Os inimigos aqui tão perto

Enquanto a sra. Merkel manifesta, na sua gestão política, um grande respeito pelo Tribunal Constitucional alemão, evitando tomar decisões que possam ir contra as normas constitucionais, por cá faz-se exactamente o contrário.

O estado calamitoso a que chegou o que até há pouco se chamava União Europeia e que agora se designa tristemente de Europa porque de união nada tem, deixa qualquer pessoa minimamente informada à beira de um ataque de nervos. A cada reunião de dirigentes europeus sucedem-se anúncios de decisões que são alteradas nos dias seguintes, promessas de favores segredadas por ministros de países ricos a ministros de países pobres, afirmações em conferências de imprensa que também virão a ser desmentidas. Como se isto não bastasse, chegou-se ao ponto de decidir taxar os depósitos dos bancos de Chipre abaixo dos cem mil euros, em violação das regras definidas pelas próprias instituições europeias. Uma decisão tomada, ao que parece, por unanimidade e que vigorou por escassas horas.

Perante a passividade dos parceiros europeus e das próprias instituições europeias, a Alemanha tem conseguido subordinar a gestão da crise ao seu calendário eleitoral e à sua agenda interna, complementando cada decisão punitiva e desfavorável aos países em situação económica difícil com os comentários indecorosos do seu ministro das Finanças que desconhece todo e qualquer preceito de diplomacia internacional.

Esta posição dominante que perverte o próprio projecto europeu em cuja construção a Alemanha tanto se empenhou, suscita da parte das opiniões públicas dos outros países legítimas reacções de repúdio. Mas não pode justificar a associação da líder alemã a Hitler, nem do poder actual do Governo alemão ao do nazismo. Este regime não foi um acontecimento banal e permanece até hoje um fenómeno único na história da humanidade, na sua capacidade de destruição, na organização política e industrial da morte, na dimensão de horror e bestialidade que atingiu.

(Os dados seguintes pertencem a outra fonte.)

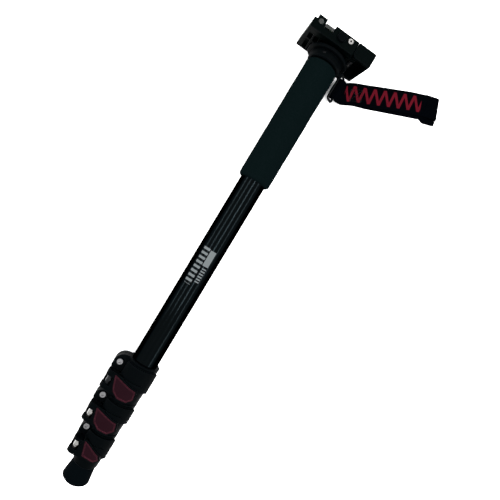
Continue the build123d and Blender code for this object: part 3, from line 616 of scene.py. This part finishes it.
def smooth_loop(knots: np.ndarray, count: int) -> tuple[np.ndarray, np.ndarray]:
    """Runs a closed Catmull-Rom curve through the knots and spaces its points evenly.

    Each span is the cubic whose ends are two neighbouring knots and whose slopes are half the way between
    the knots on either side.

    Args:
        knots: the knots by two.
        count: how many points to return.

    Returns:
        The points by two, and the unit normals on their left, by two.
    """
    before, start = np.roll(knots, 1, 0), knots
    end, after = np.roll(knots, -1, 0), np.roll(knots, -2, 0)
    share = np.linspace(0, 1, 40, endpoint=False)[:, None, None]
    dense = 0.5 * (
        2 * start
        + (end - before) * share
        + (2 * before - 5 * start + 4 * end - after) * share**2
        + (3 * start - before - 3 * end + after) * share**3
    )
    dense = dense.transpose(1, 0, 2).reshape(-1, 2)
    dense = np.vstack([dense, dense[:1]])
    reach = np.concatenate([[0], np.cumsum(np.linalg.norm(np.diff(dense, axis=0), axis=1))])
    places = np.linspace(0, reach[-1], count, endpoint=False)
    points = np.stack([np.interp(places, reach, dense[:, axis]) for axis in (0, 1)], axis=1)
    slope = np.roll(points, -1, 0) - np.roll(points, 1, 0)
    slope /= np.linalg.norm(slope, axis=1, keepdims=True)
    return points, np.stack([-slope[:, 1], slope[:, 0]], axis=1)


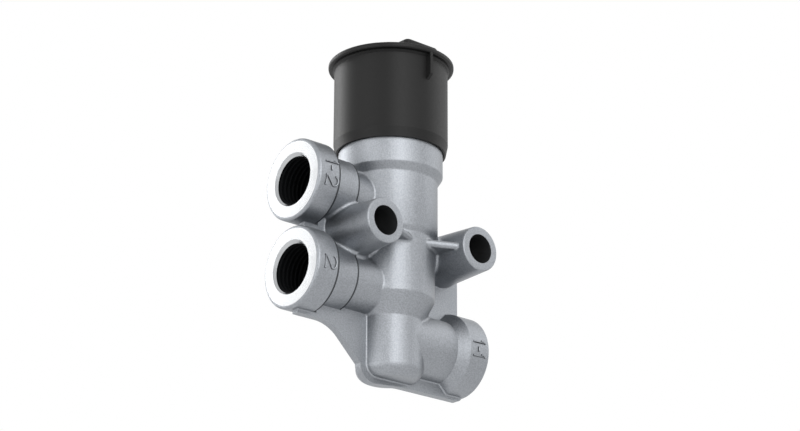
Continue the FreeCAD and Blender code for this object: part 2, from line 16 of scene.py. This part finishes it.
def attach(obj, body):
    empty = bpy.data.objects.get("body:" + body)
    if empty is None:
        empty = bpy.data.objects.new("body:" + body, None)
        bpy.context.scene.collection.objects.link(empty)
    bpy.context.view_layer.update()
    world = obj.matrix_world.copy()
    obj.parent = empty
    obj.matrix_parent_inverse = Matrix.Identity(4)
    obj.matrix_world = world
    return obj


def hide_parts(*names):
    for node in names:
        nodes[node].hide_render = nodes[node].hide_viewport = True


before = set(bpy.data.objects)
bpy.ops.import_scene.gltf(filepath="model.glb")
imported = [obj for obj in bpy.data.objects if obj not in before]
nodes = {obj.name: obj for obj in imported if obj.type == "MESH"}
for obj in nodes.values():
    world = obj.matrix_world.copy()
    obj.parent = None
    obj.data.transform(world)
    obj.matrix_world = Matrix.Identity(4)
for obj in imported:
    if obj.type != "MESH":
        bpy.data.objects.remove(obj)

scene = bpy.context.scene
MM = 0.001
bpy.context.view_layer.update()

# %% [markdown]
# ## The camera
# The photograph looks up at the valve from the front left. The camera's angles, its distance and
# its long lens come from the ellipses that the ports, tubes and barrel steps make in the
# photograph. A camera looks along its own -Z, so three turns place it: roll about its own line of
# sight, tilt up from straight down, and then the turn about the world's Z.

# %% Camera
AZIMUTH, ELEVATION, ROLL = radians(-41.543), radians(-19.963), radians(0.25)
DISTANCE = 740.98 * MM
AIM = Vector((2.214, -1.962, 11.205)) * MM
LENS_MM, SENSOR_MM = 110.78, 36.0

turn = (Matrix.Rotation(AZIMUTH, 4, "Z") @ Matrix.Rotation(pi / 2 - ELEVATION, 4, "X")
        @ Matrix.Rotation(ROLL, 4, "Z"))
camera_data = bpy.data.cameras.new("photo_camera")
camera_data.lens = LENS_MM
camera_data.sensor_width = SENSOR_MM
camera_data.sensor_fit = "HORIZONTAL"
camera_data.clip_start = 10 * MM
camera_data.clip_end = 100.0
camera = bpy.data.objects.new("photo_camera", camera_data)
scene.collection.objects.link(camera)
camera.matrix_world = Matrix.Translation(AIM) @ turn @ Matrix.Translation((0, 0, DISTANCE))
scene.camera = camera
print("The camera stands at", [round(value, 4) for value in camera.location])

# %% [markdown]
# ## Materials from nodes
# Each finish is a Principled shader with a noise that breaks up its roughness and, where asked,
# its surface (bump) and its tone (mottle). The noise reads Object coordinates, which are metres
# here, so a scale of 2300 makes grains of about 0.4 mm, as on the real casting's blasted skin.

# %% A finish with grain
NOISE_DETAIL = 3.0
NOISE_LOW, NOISE_HIGH = 0.3, 0.7    # the range that the noise mostly keeps to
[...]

Como dizia Michel Foucault, o poder exprime-se numa relação e não está localizado nem constitui um atributo dos dominantes. Para ser eficaz precisa que os dominados se identifiquem com ele, lhe confiram sentido e internalizem as práticas que garantem a reprodução da dominação. Nada mais evidente na situação que actualmente se vive na Europa. Quem foi que propôs a taxação dos depósitos abaixo de cem mil euros, no Chipre, senão o próprio Presidente cipriota, aparentemente para não penalizar demasiado os grandes depositantes a quem ele se sente obrigado?

Enquanto a sra. Merkel manifesta, na sua gestão política, um grande respeito pelo Tribunal Constitucional alemão, evitando tomar decisões que possam ir contra as normas constitucionais, por cá faz-se exactamente o contrário, ano após ano, e só falta pedir que se suspenda a Constituição da República Portuguesa e, com ela, a separação de poderes e a democracia. Enquanto a sra. Merkel toma decisões que vão ao encontro do interesse dos seus eleitores e faz as afirmações que tanto lhes agradam ouvir, por cá o ministro das Finanças dirige-se a membros do partido maioritário referindo-se aos ‘vossos’ eleitores, sem esconder o desprezo que a democracia e os seus concidadãos lhe suscitam.

Quando, durante a última campanha eleitoral, um turista finlandês abordou o então candidato a primeiro-ministro, em campanha na Madeira, dizendo-lhe que esperava não ter que ser ele a pagar-lhe o almoço, a história foi apresentada pela imprensa como mais uma prova da bancarrota a que o país chegara e que alimentava o discurso de quem queria chegar ao poder na altura. E as reacções a uma tal humilhação ficaram-se pelos sorrisos de compreensão e cumplicidade. Quando os dirigentes nacionais se assumem como líderes de um protectorado, tutelado por forças externas onde não existem eleitores, nem regras da democracia, nem política que não seja a da obediência a outros líderes europeus, não é preciso ir muito longe para encontrar os verdadeiros inimigos do país.